__DATA SHOWN__
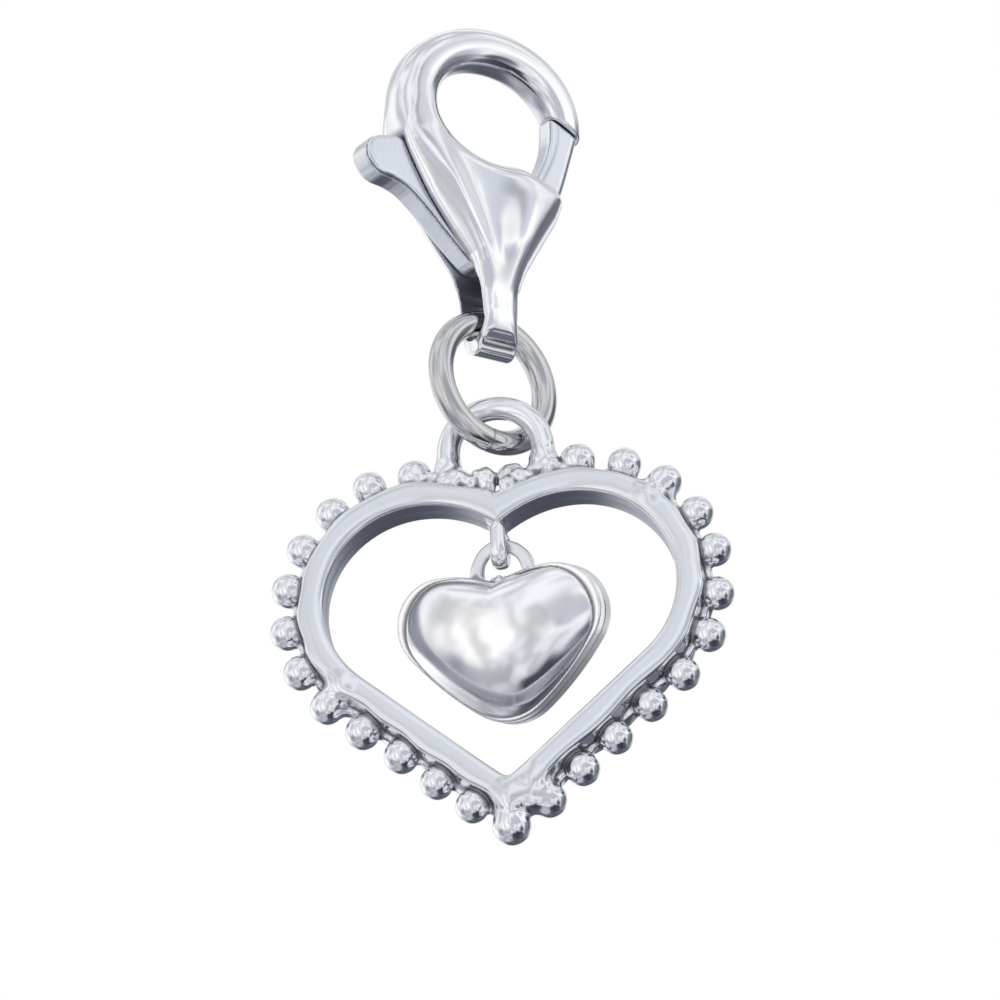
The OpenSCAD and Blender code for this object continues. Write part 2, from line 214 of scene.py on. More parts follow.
# Inner heart: its outline, the turn in its own plane, the bow of its sides, its turn about the
# vertical and how far it leans
INNER_LOBE_R = 1.65
INNER_LOBE_X = 2.0
INNER_DROP = 0.42
INNER_H = 6.45
INNER_TIP_R = 0.75
INNER_TURN = math.radians(1.5)
SIDE_BOW = 0.6
SIDE_BOW_R = 11.0
INNER_YAW = math.radians(-10)
INNER_LEAN = math.radians(18)
# Its puffed front, its side wall, its low back, and the share of the outline that each rises from
DOME_H = 1.3
DOME_SHARE = 0.955
DOME_Z = -2.25
SIDE_T = 1.3
BACK_H = 0.36
BACK_SHARE = 0.97
# Eyelet: how far the heart stays below its middle, the bar's width, its radius outside and
# inside, and its thickness
LOOP_CLEAR = 0.4
EYELET_BAR = 0.44
EYELET_R = 1.16
EYELET_HOLE = 0.72
EYELET_T = 0.34

# Lumps of solder where the eyelet meets the cleft: middle point and radius
EYELET_SOLDER = [
    ((0.02, 0.1, -0.36), 0.17), ((-0.18, 0.0, -0.3), 0.13), ((0.2, -0.05, -0.3), 0.14),
    ((-0.05, -0.12, -0.25), 0.15), ((0.1, 0.2, -0.44), 0.12), ((-0.12, 0.16, -0.42), 0.12),
]

# Big lumps of solder at the bail's feet. Columns: place across, place to the front, height above
# the rail's edge, radius
FOOT_SOLDER = [
    (-2.6, 0.15, 0.2, 0.36), (-2.15, 0.15, 0.24, 0.34), (-1.3, 0.25, 0.3, 0.4), (-0.95, 0.3, 0.2, 0.3),
    (-0.8, 0.0, 0.42, 0.24), (-0.3, 0.1, 0.5, 0.24), (0.62, 0.15, 0.34, 0.28), (1.05, 0.25, 0.2, 0.28),
    (1.3, 0.1, 0.42, 0.26), (2.05, 0.2, 0.24, 0.3), (2.35, 0.1, 0.12, 0.26),
]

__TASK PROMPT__
Copy, please, exactly the lines that start at the first line of the data and end at the line containing "EYELET_T = 0.34", both kept and no others.

__ANSWER TO THE EXERCISE__
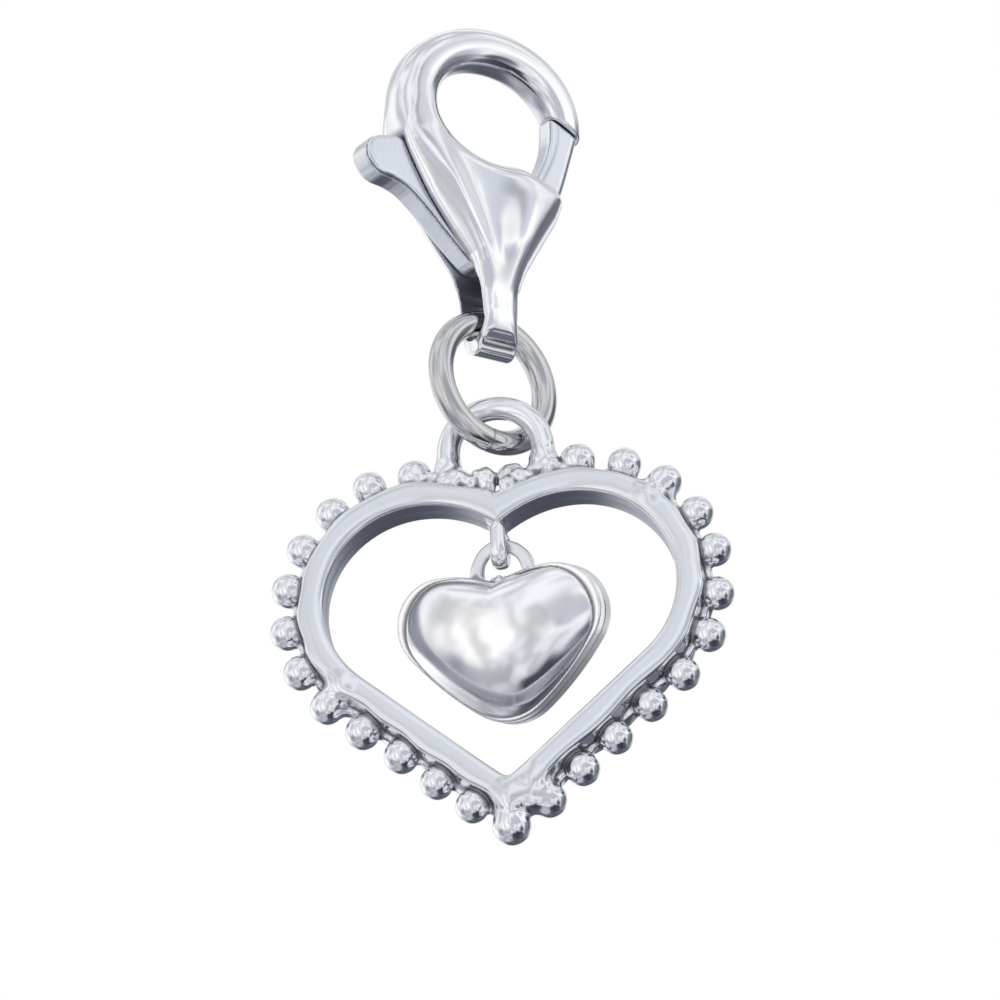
The OpenSCAD and Blender code for this object continues. Write part 2, from line 214 of scene.py on. More parts follow.
# Inner heart: its outline, the turn in its own plane, the bow of its sides, its turn about the
# vertical and how far it leans
INNER_LOBE_R = 1.65
INNER_LOBE_X = 2.0
INNER_DROP = 0.42
INNER_H = 6.45
INNER_TIP_R = 0.75
INNER_TURN = math.radians(1.5)
SIDE_BOW = 0.6
SIDE_BOW_R = 11.0
INNER_YAW = math.radians(-10)
INNER_LEAN = math.radians(18)
# Its puffed front, its side wall, its low back, and the share of the outline that each rises from
DOME_H = 1.3
DOME_SHARE = 0.955
DOME_Z = -2.25
SIDE_T = 1.3
BACK_H = 0.36
BACK_SHARE = 0.97
# Eyelet: how far the heart stays below its middle, the bar's width, its radius outside and
# inside, and its thickness
LOOP_CLEAR = 0.4
EYELET_BAR = 0.44
EYELET_R = 1.16
EYELET_HOLE = 0.72
EYELET_T = 0.34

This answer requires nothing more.